La Cour administrative d’appel de Lyon, par une décision du 8 avril 2025, s’est prononcée sur le droit au maintien d’avantages collectifs pour des agents contractuels. Une assistante familiale a sollicité le versement d’une prime annuelle de gratification auprès d’un département pour la période s’étendant de 2018 à 2021. L’administration ayant gardé le silence, une décision implicite de rejet est née, provoquant la saisine du tribunal administratif compétent par la requérante. Les premiers juges ont rejeté sa demande indemnitaire par un jugement du 6 février 2024 au motif que l’antériorité de la prime n’était pas prouvée. En appel, l’intéressée soutient que le département ne conteste pas le fondement de la prime et dénonce une rupture d’égalité entre les agents. Le litige porte sur l’interprétation des conditions de maintien des avantages acquis avant l’entrée en vigueur du statut général des fonctionnaires territoriaux. La juridiction d’appel rejette la requête en confirmant que l’absence de preuve de l’antériorité de l’avantage fait obstacle à son versement régulier. L’analyse de ce litige nécessite d’aborder le strict encadrement temporel des avantages collectivement acquis (I) avant d’examiner l’inefficacité du principe d’égalité invoqué (II).
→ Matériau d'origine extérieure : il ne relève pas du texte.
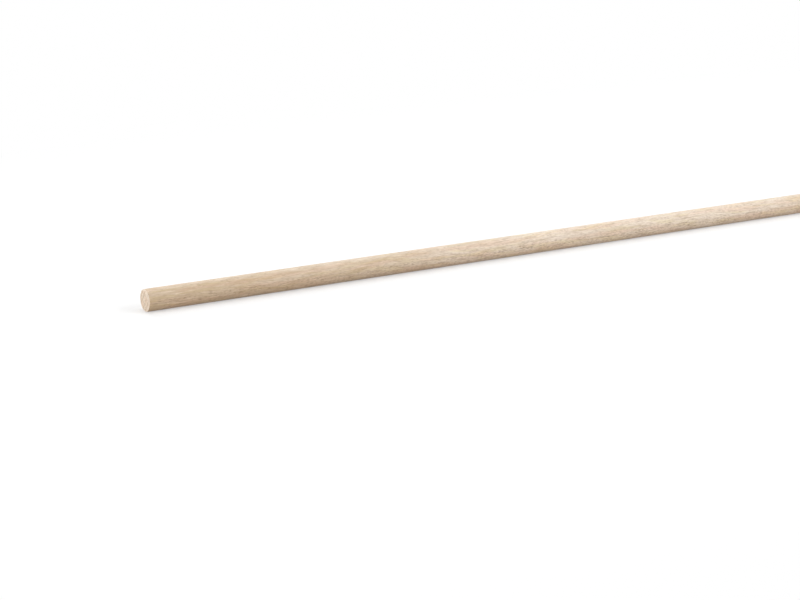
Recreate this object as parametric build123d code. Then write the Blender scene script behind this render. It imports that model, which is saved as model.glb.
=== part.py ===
from build123d import *
import os

# A straight round dowel rod of beech, planed to size and cross-cut square at both ends.
#
# It is one solid piece. Lengths are in millimetres. The rod lies along X with its middle
# at the origin: its near end faces -X, its far end faces +X, and +Z is up.

# Driving dimensions
rod_diameter = 10.0  # finished diameter of the shank
rod_length = 1000.0  # from one sawn face to the other
near_rim_radius = 0.3  # how far the rim of the near end is eased
far_rim_radius = 0.3  # how far the rim of the far end is eased


def outer_corner(section, end):
    """The corner where a sawn face meets the shank: end is 0 for near and -1 for far."""
    return section.vertices().group_by(Axis.X)[end].sort_by(Axis.Y)[-1]


def half_section():
    """Half of the rod's lengthwise section, from its axis up to the surface of the shank.

    It is drawn flat, with the rod's axis along X and the surface on the +Y side. Its outer
    corners are rounded, because a sawn rim soon wears soft.
    """
    with BuildSketch() as section:
        with Locations((0, rod_diameter / 4)):
            Rectangle(rod_length, rod_diameter / 2)
        fillet(outer_corner(section, 0), near_rim_radius)
        fillet(outer_corner(section, -1), far_rim_radius)
    return section.sketch


def dowel_rod():
    """The whole rod: its half section, turned once round the rod's axis."""
    rod = revolve(half_section(), axis=Axis.X)
    rod.label = "dowel_rod"
    return rod


os.makedirs("parts", exist_ok=True)
export_step(dowel_rod(), "parts/dowel_rod.step")
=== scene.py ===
import math

import bpy
import numpy as np
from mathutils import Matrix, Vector


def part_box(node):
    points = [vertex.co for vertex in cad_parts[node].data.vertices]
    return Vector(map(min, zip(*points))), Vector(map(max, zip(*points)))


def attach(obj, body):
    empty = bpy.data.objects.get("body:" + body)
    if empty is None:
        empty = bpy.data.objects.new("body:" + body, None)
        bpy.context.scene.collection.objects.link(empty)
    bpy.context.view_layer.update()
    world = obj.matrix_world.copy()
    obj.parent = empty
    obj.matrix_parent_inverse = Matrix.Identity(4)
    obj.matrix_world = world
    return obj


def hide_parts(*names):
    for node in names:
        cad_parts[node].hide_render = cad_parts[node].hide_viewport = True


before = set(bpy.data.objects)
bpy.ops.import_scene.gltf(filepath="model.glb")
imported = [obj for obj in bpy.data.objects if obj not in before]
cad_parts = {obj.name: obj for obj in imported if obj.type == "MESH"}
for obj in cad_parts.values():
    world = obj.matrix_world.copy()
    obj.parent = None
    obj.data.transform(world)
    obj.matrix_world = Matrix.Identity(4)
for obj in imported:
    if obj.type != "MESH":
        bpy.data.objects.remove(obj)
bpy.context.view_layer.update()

# The looks of a straight, round dowel rod of beech. The rod lies along X, its near end
# faces -X and Z is up. Lengths are in metres, apart from values whose name ends in _MM,
# and the named angles are in degrees.

ROD_LOW, ROD_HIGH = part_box("dowel_rod")
MM = 0.001

# The rod's form
ROD_LENGTH = ROD_HIGH.x - ROD_LOW.x
ROD_RADIUS = (ROD_HIGH.z - ROD_LOW.z) / 2
RIM_RADIUS = 0.3 * MM

# The rod's mesh
SIDES = 90  # faces round the shank
SHANK_STEP = 1.05 * MM  # length of a face in the middle of the shank
END_STEP = 0.18 * MM  # length of the face beside a rim
STEP_GROWTH = 1.1  # each face is this much longer than the one nearer the end
RIM_STEPS = 5  # faces from the shank round to a sawn end
FACE_STEPS = 18  # faces from the middle of a sawn end to its rim

# How the tree lies in the rod: its fibres leave the rod's axis at a small angle
FIBRE_RISE = -0.03  # for each unit along X
FIBRE_DRIFT = 0.02  # towards +Y for each unit along X
BARK_ANGLE = 205.0  # the side of the rod nearest the bark, from +Y round towards +Z
PITH_DISTANCE_MM = 85.0
RING_WIDTH_MM = 2.4
SWAY_MM = 5.0  # the fibres and rings wander sideways within this width
SWAY_LENGTH_MM = 80.0  # and turn back over lengths of about this


def wood_directions():
    """Unit vectors along the fibres, out towards the bark, and round the growth rings."""
    fibre = Vector((1.0, FIBRE_DRIFT, FIBRE_RISE)).normalized()
    angle = math.radians(BARK_ANGLE)
    bark = Vector((0.0, math.cos(angle), math.sin(angle)))
    bark = (bark - bark.dot(fibre) * fibre).normalized()
    return fibre, bark, fibre.cross(bark)


# ---------------------------------------------------------------- noise for the mesh

# Large odd numbers and shifts that scramble a lattice point into a pseudo-random number
HASH_X, HASH_Y, HASH_Z = np.uint64(73856093), np.uint64(19349663), np.uint64(83492791)
HASH_SEED = 2654435761
HASH_FIRST, SHIFT_FIRST = np.uint64(0x9E3779B97F4A7C15), np.uint64(29)
HASH_SECOND, SHIFT_SECOND = np.uint64(0xBF58476D1CE4E5B9), np.uint64(32)
HASH_KEPT = np.uint64(0xFFFFF)  # the bits that make the number
HASH_MIDDLE = 0x7FFFF  # half of the largest number they can hold, rounded down
LATTICE_OFFSET = 1000.0  # keeps every lattice point above zero


def lattice_value(corner, seed):
    """A fixed pseudo-random number from -1 to 1 for each whole-number point."""
    x, y, z = (corner[:, i].astype(np.uint64) for i in range(3))
    mixed = x * HASH_X ^ y * HASH_Y ^ z * HASH_Z
    mixed = (mixed ^ np.uint64(seed * HASH_SEED)) * HASH_FIRST
    mixed ^= mixed >> SHIFT_FIRST
    mixed *= HASH_SECOND
    mixed ^= mixed >> SHIFT_SECOND
    return (mixed & HASH_KEPT).astype(float) / HASH_MIDDLE - 1.0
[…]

I. Le strict encadrement temporel du maintien des avantages collectivement acquis
A. L’exigence impérative d’une antériorité à la loi du 26 janvier 1984
La Cour rappelle les conditions restrictives de l’article 111 de la loi du 26 janvier 1984 relatives aux compléments de rémunération des agents territoriaux. Ce texte dérogatoire permet le maintien des avantages collectivement acquis mis en place avant la promulgation de la loi portant dispositions statutaires. Le juge souligne que « seules les primes et indemnités existant antérieurement à la promulgation de la loi du 26 janvier 1984 sont considérées comme des droits acquis ». En l’espèce, une délibération de 1985 mentionnait une gratification servie antérieurement par une association sans toutefois en établir la date exacte de création. L’impossibilité de déterminer si cet avantage était acquis avant l’entrée en vigueur de la loi interdit désormais de lui reconnaître ce caractère.
B. L’insuffisance des actes postérieurs pour fonder un droit indemnitaire
La requérante invoquait une délibération de 2004 visant l’ensemble des agents départementaux pour justifier le versement de la prime annuelle litigieuse. Toutefois, le relèvement du montant d’une prime décidé par une collectivité après 1984 ne peut conférer à lui seul le caractère de droit acquis. Cette modification tarifaire, bien que postérieure à la loi statutaire, reste dépourvue d’incidence sur le non-respect de la condition d’antériorité fixée par le législateur. La circonstance que la collectivité n’ait pas contesté le fondement de la prime ne suffit pas à suppléer l’absence de preuve matérielle probante. Le juge refuse ainsi de consacrer un avantage dont l’origine demeure incertaine au regard du calendrier législatif imposé par le statut général. L’absence de fondement légal de l’avantage revendiqué conduit la juridiction à se prononcer sur les conséquences d’une éventuelle disparité de traitement entre les agents.
II. L’inefficacité du principe d’égalité face à la reconnaissance d’un avantage indu
A. La neutralisation de la comparaison entre les catégories d’agents
L’argumentation de l’appelante reposait sur une méconnaissance du principe d’égalité puisque les assistants familiaux semblaient les seuls exclus du bénéfice de cette gratification. Le juge administratif écarte ce moyen en relevant que la différence de traitement, à la supposer établie, ne saurait prospérer dans un tel contexte. En effet, l’octroi d’une prime ne reposant sur aucune base légale valable constituerait un avantage irrégulier pour les agents qui en bénéficieraient déjà. La comparaison avec d’autres catégories de personnels devient inopérante dès lors que le droit au versement de la prime n’est pas juridiquement fondé. Le respect de la légalité l’emporte ainsi sur la volonté de corriger une disparité indemnitaire constatée entre les différents services de la collectivité.
B. La primauté de la légalité sur la rupture d’égalité alléguée
La décision confirme une jurisprudence constante selon laquelle le principe d’égalité ne peut être utilement invoqué pour réclamer le bénéfice d’une mesure illégale. La Cour affirme sans ambiguïté qu’« un tel principe ne peut justifier l’octroi d’un avantage indu », fermant ainsi la voie à toute extension contentieuse. Cette solution protège les deniers publics en interdisant la généralisation d’erreurs administratives passées qui auraient conduit au versement de primes indûment attribuées. L’appel est donc rejeté, validant le jugement de première instance qui avait refusé de faire droit aux demandes de condamnation pécuniaire formées. La neutralité de cette solution assure une application rigoureuse des textes régissant la rémunération des agents contractuels au sein de la fonction publique.